CNET reporter Jackson Ryan published an article last month describing how ChatGPT, an AI that can generate human-sounding text, would affect journalists and the news industry…

“It definitely can’t do the job of a journalist,” Ryan wrote of ChatGPT. “To say so diminishes the act of journalism itself.”…

The article said ChatGPT isn’t coming for journalists’ jobs just yet, but the very publication that ran Ryan’s article has been quietly publishing articles written by AI since November, according to Futurism and online marketer Gael Breton. The AI-written CNET articles bear the byline CNET Money Staff which is identified on the outlet’s website as “AI Content published under this author byline is generated using automation technology.”

CNET responded in a linked statement via email, saying the Money editorial team was trying out the technology “to see if there’s a pragmatic use case for an AI assist on basic explainers around financial services topics.”

I always love the corporate use of “pragmatic”. Usually means “have we been caught at it – or not?”

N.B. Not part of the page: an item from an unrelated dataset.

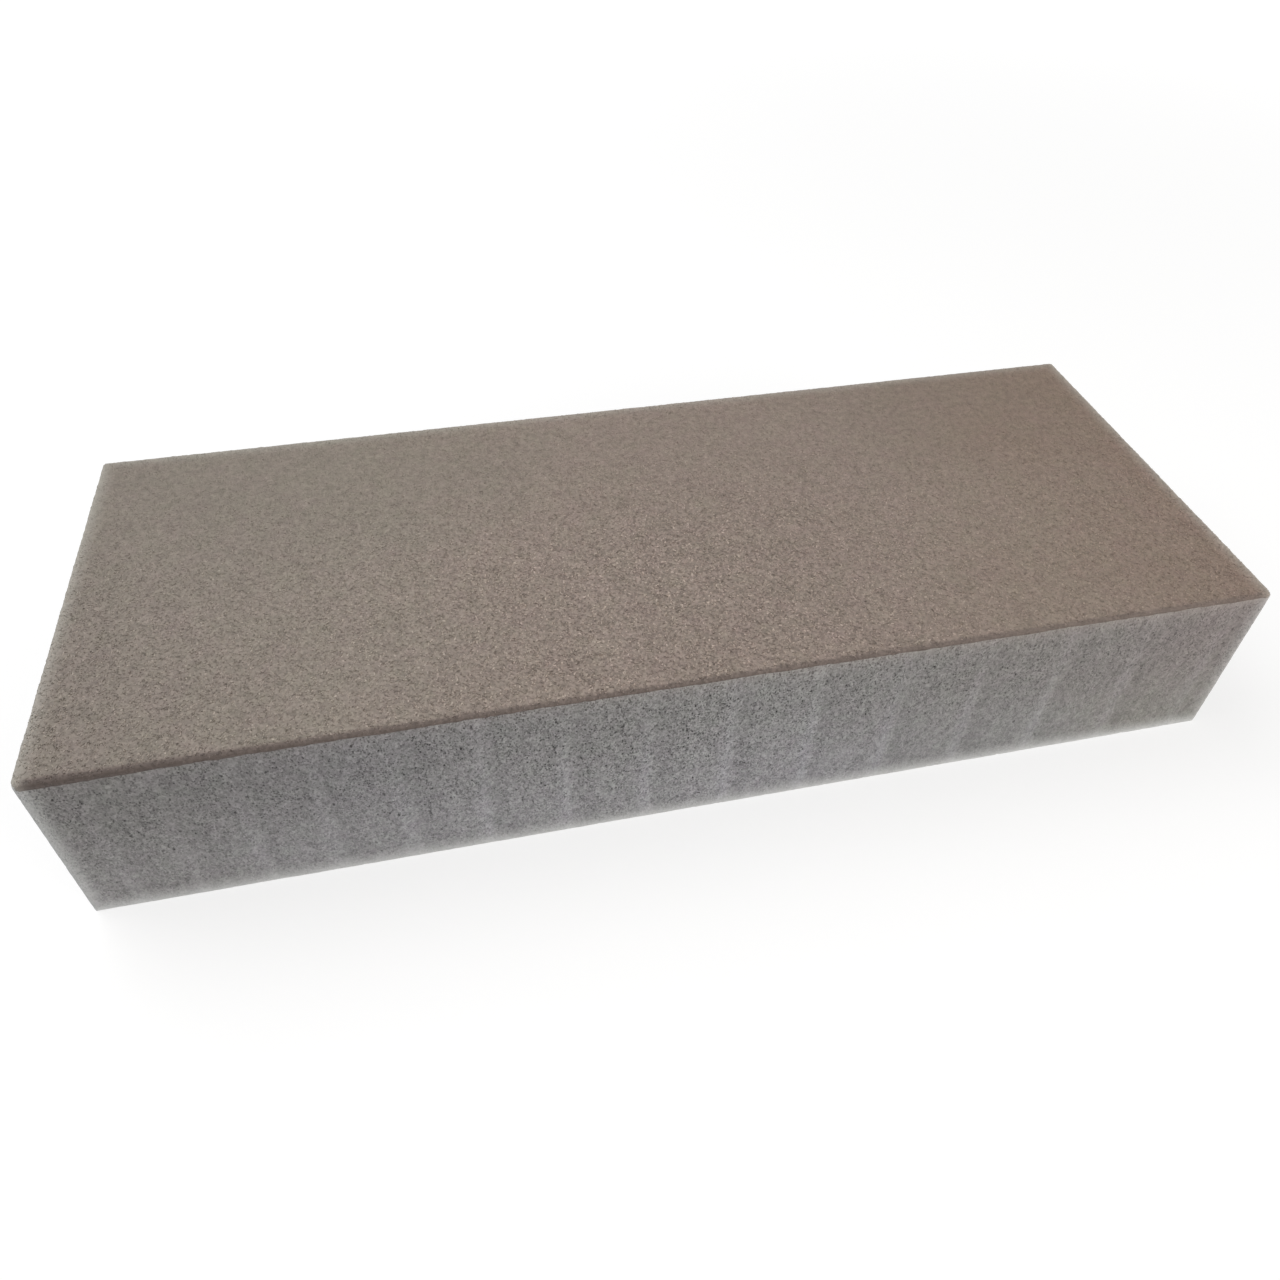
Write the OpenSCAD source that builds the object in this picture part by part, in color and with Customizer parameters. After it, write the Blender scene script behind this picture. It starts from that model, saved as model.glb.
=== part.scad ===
// Abrasive foam block.
// A slab of fine-cell foam, cut to size with a reciprocating knife, carries a coat of
// fine grit on its top face. The coat rolls over at its rim and overhangs the foam a little.
// The origin is the middle of the foam's bottom face. +X runs along the block, +Z is up.

/* [Block] */
// Overall length, across the grit coat
block_l = 120; // [80:1:200]
// Overall width, across the grit coat
block_w = 45; // [25:1:80]
// Thickness of the foam slab, without the coat
foam_t = 20.5; // [10:0.5:40]
// Radius of the foam's four upright corners
foam_corner_r = 0.3; // [0.2:0.1:2]

/* [Grit coat] */
// Thickness of the grit coat
coat_t = 0.4; // [0.3:0.1:1]
// Radius at which the coat's top rolls over into its rim
rim_roll_r = 0.4; // [0.2:0.05:1]
// Radius of the coat's two front corners, seen from above: handling has worn them round
front_corner_r = 0.9; // [0.4:0.1:1.2]
// Radius of its two back corners
back_corner_r = 0.4; // [0.4:0.1:1.2]
// Distance that the coat's rim stands out past the foam's sides
coat_overhang = 0.15; // [0.1:0.05:0.4]

/* [Knife marks] */
// Distance from the left end of a side to its first knife mark
first_mark = 3.8; // [3:0.1:10]
// Distance between knife marks once the feed has settled
mark_pitch = 9.6; // [9:0.1:16]
// How much shorter than that the first step of the feed is
feed_lag = 3.8; // [0:0.1:3.8]
// Share of that lag which is left after each further step
lag_kept = 0.85; // [0.5:0.01:0.9]
// Length over which the knife bites in
bite_l = 1.3; // [0.5:0.1:1.8]
// Depth of the bite
bite_d = 0.1; // [0.05:0.01:0.3]
// Length over which the bite runs out again
run_out = 2.6; // [1:0.1:3.2]

/* [Hidden] */
$fn = 48;
foam_l = block_l - 2 * coat_overhang;
foam_w = block_w - 2 * coat_overhang;
// Number of straight steps that make the curve of a run-out
run_out_steps = 4;
// Overlap that a cutting shape has past the face that it cuts
past = 1;
foam_grey = [0.50, 0.49, 0.49];
grit_brown = [0.55, 0.50, 0.46];

// Start of knife mark i along a side: the feed starts slow and settles to an even pitch.
function mark_at(i) =
    first_mark + mark_pitch * i - feed_lag * (1 - pow(lag_kept, i)) / (1 - lag_kept);

// Number of whole knife marks that a side of this length has room for.
function mark_count(length, i = 0) =
    mark_at(i) + bite_l + run_out + foam_corner_r > length ? i : mark_count(length, i + 1);

// Section of the knife mark that starts at u along a side: the knife bites in on a straight
// slope, then runs out on a curve. The second number of each point is its depth.
function mark_section(u) = [
    [u, 0],
    for (step = [0 : run_out_steps])
        let (done = step / run_out_steps)
            [u + bite_l + run_out * done, bite_d * pow(1 - done, 2)]
];

// Points of one whole side, from its left end to its right, as the knife left it.
function cut_side(length) = [
    [0, 0],
    for (i = [0 : mark_count(length) - 1])
        each mark_section(mark_at(i))
];

// Moves the points of one side to that side of the slab: half_l is half the side's own
// length, out is how far its face lies from the middle, and turn is its direction.
function placed_side(half_l, out, turn) = [
    for (p = cut_side(2 * half_l))
        let (along = p[0] - half_l, away = p[1] - out)
            [along * cos(turn) - away * sin(turn), along * sin(turn) + away * cos(turn)]
];

// Outline of the foam: four knife-cut sides, front, right end, back and left end.
module foam_outline() {
    polygon(concat(
        placed_side(foam_l / 2, foam_w / 2, 0),
        placed_side(foam_w / 2, foam_l / 2, 90),
        placed_side(foam_l / 2, foam_w / 2, 180),
        placed_side(foam_w / 2, foam_l / 2, 270)
    ));
}

// What is cut away to round an upright corner of radius r, its point at the origin.
module corner_waste(r) {
    difference() {
        translate([-r, -r])
            square(r + past);
        translate([-r, -r])
            circle(r);
    }
}

// Outline of the coat, with its front and its back pair of corners rounded.
module coat_outline() {
    difference() {
        square([block_l, block_w], center = true);
        for (x = [0, 1])
            mirror([x, 0]) {
                translate([block_l / 2, block_w / 2])
                    corner_waste(back_corner_r);
                translate([block_l / 2, -block_w / 2])
                    mirror([0, 1])
                        corner_waste(front_corner_r);
            }
    }
}

// Section across the coat, drawn past its underside, with its two upper corners rolled over.
module rolled_section(width) {
    roll = min(rim_roll_r, coat_t);
    translate([-width / 2, -past])
        square([width, past + coat_t - roll]);
    translate([-width / 2 + roll, 0])
        square([width - 2 * roll, coat_t]);
    for (side = [-1, 1])
        translate([side * (width / 2 - roll), coat_t - roll])
            circle(roll);
}

// The same section drawn out to the given length, along X.
module rolled_bar(length, width) {
    rotate([90, 0, 90])
        translate([0, 0, -length / 2])
            linear_extrude(length)
                rolled_section(width);
}

module foam_block() {
    color(foam_grey)
        linear_extrude(foam_t)
            difference() {
                foam_outline();
                for (x = [0, 1], y = [0, 1])
                    mirror([x, 0])
                        mirror([0, y])
                            translate([foam_l / 2, foam_w / 2])
                                corner_waste(foam_corner_r);
            }
}

module grit_coat() {
    color(grit_brown)
        translate([0, 0, foam_t])
            intersection() {
                rolled_bar(block_l + 2 * past, block_w);
                rotate([0, 0, 90])
                    rolled_bar(block_w + 2 * past, block_l);
                linear_extrude(coat_t)
                    coat_outline();
            }
}

foam_block();
grit_coat();
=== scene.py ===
"""Looks of the abrasive foam block: a knife-cut foam slab under a coat of fine grit.

The foam's sides follow the solid's own outline, knife marks and all, and get their open cells.
The coat is a thin skin that rolls over at its rim, and the grit is real grains set into it.
"""
import math

import bpy
import numpy as np
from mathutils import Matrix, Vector


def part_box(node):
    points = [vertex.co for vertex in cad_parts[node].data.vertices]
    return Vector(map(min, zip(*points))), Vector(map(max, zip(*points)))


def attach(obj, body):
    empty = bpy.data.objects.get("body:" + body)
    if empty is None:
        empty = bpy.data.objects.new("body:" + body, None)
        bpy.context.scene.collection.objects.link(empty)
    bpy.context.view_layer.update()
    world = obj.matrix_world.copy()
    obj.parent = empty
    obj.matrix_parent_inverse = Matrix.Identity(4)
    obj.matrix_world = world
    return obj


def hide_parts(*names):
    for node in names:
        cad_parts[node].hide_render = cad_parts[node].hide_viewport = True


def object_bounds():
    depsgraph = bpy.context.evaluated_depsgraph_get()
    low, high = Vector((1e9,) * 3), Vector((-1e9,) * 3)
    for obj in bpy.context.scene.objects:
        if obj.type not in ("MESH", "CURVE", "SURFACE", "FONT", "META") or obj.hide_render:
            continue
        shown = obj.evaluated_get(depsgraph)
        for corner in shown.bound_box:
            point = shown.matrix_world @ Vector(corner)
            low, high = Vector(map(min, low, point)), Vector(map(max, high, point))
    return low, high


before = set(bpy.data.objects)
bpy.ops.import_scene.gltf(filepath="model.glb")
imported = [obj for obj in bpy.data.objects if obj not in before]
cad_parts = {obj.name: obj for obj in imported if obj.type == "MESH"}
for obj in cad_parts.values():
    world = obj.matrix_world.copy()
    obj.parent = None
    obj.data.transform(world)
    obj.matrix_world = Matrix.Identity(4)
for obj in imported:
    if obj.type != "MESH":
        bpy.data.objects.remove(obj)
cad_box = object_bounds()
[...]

Personally, I have no beef with use of technology advancing journalism or anything else. Just don’t try to smuggle it past consumers

3 thoughts on “CNET Has Been Publishing AI-Written Articles for Months

  1. SEO says:

    The prominent tech news site CNET’s attempt to pass off AI-written work keeps getting worse. First, the site was caught quietly publishing the machine learning-generated stories in the first place. Then the AI-generated content was found to be riddled with factual errors. Now, CNET’s AI also appears to have been a serial plagiarist — of actual humans’ work.
    …The bot’s misbehavior ranges from verbatim copying to moderate edits to significant rephrasings, all without properly crediting the original. In at least some of its articles, it appears that virtually every sentence maps directly onto something previously published elsewhere. https://futurism.com/cnet-ai-plagiarism
    …All told, a pattern quickly emerges. Essentially, CNET’s AI seems to approach a topic by examining similar articles that have already been published and ripping sentences out of them. As it goes, it makes adjustments — sometimes minor, sometimes major — to the original sentence’s syntax, word choice, and structure. Sometimes it mashes two sentences together, or breaks one apart, or assembles chunks into new Frankensentences. Then it seems to repeat the process until it’s cooked up an entire article.
    In short, a close examination of the work produced by CNET’s AI makes it seem less like a sophisticated text generator and more like an automated plagiarism machine, casually pumping out pilfered work that would get a human journalist fired.